The Body Coach, online fitness sensation and author Joe Wicks MBE, joined retired consultant paediatrician Dr Andrew Winrow to open Kingston Hospital’s new children’s cancer unit on Tuesday 23 January, providing a new home to one of the busiest children’s cancer shared-care units in the South-East of England, which typically treats up to 65 children each month, in addition to the children and young people who regularly visit for long-term follow-up care.
Joe Wicks, originally from Epsom, whose wife Rosie gave birth to two of his three children at Kingston Hospital met some of the children undergoing cancer treatment, and their families, to read a story making while making it as interactive as he could.
The new paediatric oncology unit offers a calm and dedicated space for children exclusively with cancer and will allow patients who have low immunity to infection to receive their chemotherapy or have blood tests away from other acutely ill children. Previously this treatment was given in the children’s general outpatient department. The suite includes a private room for outpatient consultations, medical reviews and meetings with parents and will enable cancer specific treatments such as administering intravenous antibiotics to be carried out much more quickly.
The unit, part funded by Kingston Hospital Charity following a successful fundraising campaign, is named after the much-respected paediatrician and academic researcher at the hospital, Dr Andrew Winrow, who led the project before he retired.
Dr Winrow said:
“What a unit. It’s exceeded all my expectations and allows the team to streamline care, so the children receive their treatments as quickly as possible. It marks a turning point for children’s cancer care here at Kingston Hospital.”
Dr Joanna Morris, Consultant Paediatrician & Lead for Paediatric Shared Care Oncology at Kingston Hospital explained:
“The Paediatric Oncology Shared Care Unit team and wider paediatric team are eternally grateful to all who have contributed to make this new build happen and we look forward to the improved experience we can give to children and families under our care.
“The building will not only enable our service to meet the growing number of children requiring cancer treatment in South-West London, but will allow us to deliver better training for medical and nursing staff and have a greater ability to take part in future research.”

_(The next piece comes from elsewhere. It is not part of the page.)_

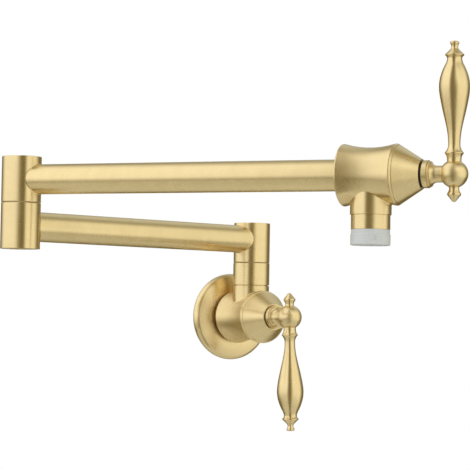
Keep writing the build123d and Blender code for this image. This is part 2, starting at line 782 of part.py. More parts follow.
def elbow_clip():
    """Open spring clip that keeps the elbow together."""
    clip = ring(elbow_stack, CLIP_FLOOR_R, CLIP_R, *CLIP)
    return clip - cross_bar(elbow_stack, (CLIP_R, CLIP_OPENING, CLIP_R), (CLIP_R, 0, CLIP[0]))


def hub_cap(frame, mouth, depth):
    """Plug in a hub's mouth. It runs up from there, or down where the depth is negative."""
    ease = SEAM if depth > 0 else -SEAM
    return turned(
        frame,
        (0, mouth),
        (CAVITY_R - SEAM, mouth),
        (CAVITY_R, mouth + ease),
        (CAVITY_R, mouth + depth),
        (0, mouth + depth),
    )


def lower_arm_tube():
    """Tube of the lower arm, coped to the hubs at both ends."""
    start = level(swivel_point + Vector(0, 0, LOWER_ARM_Z), LOWER_HEADING)
    tube = ring(start, TUBE_BORE_R, TUBE_R, 0, LOWER_ARM)
    return tube - rod(wall_stack, HUB_R, 0, COPE) - rod(elbow_stack, HUB_R, 0, COPE)


def upper_arm_tube():
    """Tube of the upper arm, coped to the elbow hub and let into the outlet barrel."""
    start = level(elbow_point + Vector(0, 0, UPPER_ARM_Z), UPPER_HEADING)
    tube = ring(start, TUBE_BORE_R, TUBE_R, 0, UPPER_ARM + BARREL_REAR + TUBE_SOCKET)
    return tube - rod(elbow_stack, HUB_R, 0, COPE)


# ---- spout --------------------------------------------------------------------------

SPOUT_WASHER = 1.5
AERATOR_BORE_R = 11.0
AERATOR_LIP = 0.8           # lip that the aerator's core hangs on
AERATOR_RIB = (0.9, 3.6, 0.6)
AERATOR_RIB_DROP = 42.8
AERATOR_RIB_HEADING = -110
AERATOR_STEP = 40.4
INSERT_TOP = 36.2
INSERT_BOTTOM = 45.6
SCREEN_BOTTOM = 46.6
SCREEN_PITCH = 2.4
SCREEN_HOLE_R = 0.8
SCREEN_RIM = 1.5
CHANNELS = 12
CHANNEL_R = 1.1
CHANNEL_CIRCLE_R = 7.6


def spout_ring():
    """Plated ring that holds the aerator on the boss."""
    return turned(
        spout_stack,
        (SPIGOT_R, -BOSS_DROP),
        (SPIGOT_R, -SPOUT_RING_DROP),
        (SPOUT_RING_R - SEAM, -SPOUT_RING_DROP),
        (SPOUT_RING_R, -SPOUT_RING_DROP + SEAM),
        (SPOUT_RING_R, -BOSS_DROP),
    )


def spout_washer():
    """Rubber washer between the boss and the aerator."""
    top = -SPIGOT_DROP
    return ring(spout_stack, SPOUT_BORE_R, SPIGOT_R - 0.1, top - SPOUT_WASHER, top)


def aerator_housing():
    """Pale plastic sleeve under the ring, with a small rib on its side."""
    top = -SPIGOT_DROP - SPOUT_WASHER
    sleeve = turned(
        spout_stack,
        (AERATOR_BORE_R - AERATOR_LIP, top),
        (SPIGOT_R, top),
        (SPIGOT_R, -SPOUT_RING_DROP),
        (AERATOR_NECK_R, -SPOUT_RING_DROP),
        (AERATOR_NECK_R, -AERATOR_STEP),
        (AERATOR_R, -AERATOR_STEP - 0.5),
        (AERATOR_R, -AERATOR_DROP + 1.1),
        ((AERATOR_R - 0.25, -AERATOR_DROP + 0.3), (13.0, -AERATOR_DROP)),
        (11.9, -AERATOR_DROP),
        (11.4, -AERATOR_DROP + 0.6),
        (AERATOR_BORE_R, -SCREEN_BOTTOM),
        (AERATOR_BORE_R, -INSERT_TOP),
        (AERATOR_BORE_R - AERATOR_LIP, -INSERT_TOP),
    )
    side = level(spout_stack.origin, AERATOR_RIB_HEADING)
    return sleeve + cross_bar(side, AERATOR_RIB, (0, -AERATOR_RIB_DROP, AERATOR_R))


def aerator_insert():
    """Core that mixes air into the water: a plug with a ring of channels."""
    core = rod(spout_stack, AERATOR_BORE_R, -INSERT_BOTTOM, -INSERT_TOP)
    channels = []
    for step in range(CHANNELS):
        place = upright(spout_stack.origin + heading(360 * step / CHANNELS) * CHANNEL_CIRCLE_R)
        channels.append(rod(place, CHANNEL_R, -INSERT_BOTTOM, -INSERT_TOP))
    return core - channels


def aerator_screen():
    """Perforated plate that shows inside the spout's mouth."""
    plate = rod(spout_stack, AERATOR_BORE_R, -SCREEN_BOTTOM, -INSERT_BOTTOM)
    holes = []
    for row in range(-4, 5):
        for column in range(-4, 5):
            x = (column + row / 2) * SCREEN_PITCH
            y = row * SCREEN_PITCH * sqrt(3) / 2
            if sqrt(x * x + y * y) < AERATOR_BORE_R - SCREEN_RIM:
                place = upright(spout_stack.origin + Vector(x, y, 0))
                holes.append(rod(place, SCREEN_HOLE_R, -SCREEN_BOTTOM, -INSERT_BOTTOM))
    return plate - holes


# ---- the whole tap ------------------------------------------------------------------

def valve_pieces(name, frame, handle_frame):
    """Every piece of one valve but its body. The handle frame's Y points along the lever."""
    return {
        name + "_bonnet": bonnet(frame),
        name + "_cartridge": cartridge(frame),
        name + "_cartridge_seal": cartridge_seal(frame),
        name + "_seat_seal": seat_seal(frame),
        name + "_fixed_disc": fixed_disc(handle_frame),
        name + "_moving_disc": moving_disc(handle_frame),
        name + "_stem": stem(handle_frame),
        name + "_stem_seal": stem_seal(handle_frame),
        name + "_handle_seal": handle_seal(handle_frame),
        name + "_handle_hub": handle_hub(handle_frame),
        name + "_set_screw": set_screw(handle_frame),
        name + "_lever": lever(handle_frame),
        name + "_finial": finial(handle_frame),
    }


def all_pieces():
    """Node name to solid for the whole tap."""
    wall_handle = turned_by(wall_valve, 180 + HANDLE_LEAN)
    outlet_handle = turned_by(outlet_valve, HANDLE_LEAN)
    pieces = {
        "wall_flange": wall_flange(),
        "wall_gasket": wall_gasket(),
        "flange_seal": flange_seal(),
        "inlet_connector": inlet_connector(),
        "wall_valve_body": wall_valve_body(),
        "swivel_nut": swivel_nut(),
        "swivel_washers": swivel_washers(),
        "swivel_spindle": swivel_spindle(),
        "swivel_o_rings": swivel_o_rings(),
        "swivel_slip_ring": slip_ring(wall_stack, PIN_R, WALL_HUB_BOTTOM),
        "wall_hub": wall_hub(),
        "wall_hub_cap": hub_cap(wall_stack, WALL_HUB_TOP, -TOP_CAP_DEPTH),
        "lower_arm_tube": lower_arm_tube(),
        "lower_elbow_hub": lower_elbow_hub(),
        "elbow_bottom_cap": hub_cap(elbow_stack, lower_hub_bottom, BOTTOM_CAP_DEPTH),
        "elbow_spindle": elbow_spindle(),
        "elbow_o_rings": elbow_o_rings(),
        "elbow_clip": elbow_clip(),
        "elbow_slip_ring": slip_ring(elbow_stack, ELBOW_JOURNAL_R, upper_hub_bottom),
        "upper_elbow_hub": upper_elbow_hub(),
        "elbow_top_cap": hub_cap(elbow_stack, upper_hub_top, -TOP_CAP_DEPTH),
        "upper_arm_tube": upper_arm_tube(),
        "outlet_valve_body": outlet_valve_body(),
        "spout_ring": spout_ring(),
        "spout_washer": spout_washer(),
        "aerator_housing": aerator_housing(),
        "aerator_insert": aerator_insert(),
        "aerator_screen": aerator_screen(),
    }
    pieces.update(valve_pieces("wall", wall_valve, wall_handle))
    pieces.update(valve_pieces("outlet", outlet_valve, outlet_handle))
    return pieces


os.makedirs("parts", exist_ok=True)
for node, solid in all_pieces().items():
    export_step(solid, "parts/" + node + ".step")
    print(node, round(solid.volume, 1))
print("elbow axis", elbow_point, "spout axis", spout_point)
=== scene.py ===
import json
import math

import bpy
import numpy as np
from mathutils import Matrix, Vector


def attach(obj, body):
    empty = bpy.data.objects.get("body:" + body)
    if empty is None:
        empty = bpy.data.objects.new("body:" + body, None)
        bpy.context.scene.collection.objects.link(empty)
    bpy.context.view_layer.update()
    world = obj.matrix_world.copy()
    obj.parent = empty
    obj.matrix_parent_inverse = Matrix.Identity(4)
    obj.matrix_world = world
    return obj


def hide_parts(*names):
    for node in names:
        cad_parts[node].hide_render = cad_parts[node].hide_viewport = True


# A wall mounted pot filler in brushed gold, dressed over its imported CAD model.
# Profiles are written in millimetres, as radius and station, and become metres in skin().

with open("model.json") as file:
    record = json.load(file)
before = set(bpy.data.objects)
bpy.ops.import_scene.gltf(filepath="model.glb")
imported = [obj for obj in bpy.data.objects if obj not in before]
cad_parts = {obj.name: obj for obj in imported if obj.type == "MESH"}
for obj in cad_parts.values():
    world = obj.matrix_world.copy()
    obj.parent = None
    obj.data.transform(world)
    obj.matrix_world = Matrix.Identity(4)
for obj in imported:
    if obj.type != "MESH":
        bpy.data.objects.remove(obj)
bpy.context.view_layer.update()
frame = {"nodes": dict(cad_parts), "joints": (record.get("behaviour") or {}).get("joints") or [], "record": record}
scene = bpy.context.scene
scene.view_settings.view_transform = "Standard"
nodes = frame["nodes"]
bodies = frame["record"]["behaviour"]["bodies"]
body_of = {node: body for body, group in bodies.items() for node in group}
slot_of = {part["node"]: part["material_slot"] for part in frame["record"]["subparts"]}
joints = {joint["name"]: joint for joint in frame["joints"]}

MM = 0.001
AROUND = 112                # facets round a turned piece
AROUND_BARREL = 144
AROUND_FLANGE = 160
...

Kingston Hospital shares the care of these children with specialist teams at The Royal Marsden Hospital, Great Ormond Street Hospital and UCLH under the shared care model, allowing children to receive their cancer treatment as close to home as possible. Over the last 10 years the Kingston Hospital Paediatric Oncology Shared Care Unit (POSCU) team has treated nearly 300 children with cancer and looks forward to continuing to provide high quality care to these children and families at the most vulnerable times of their lives.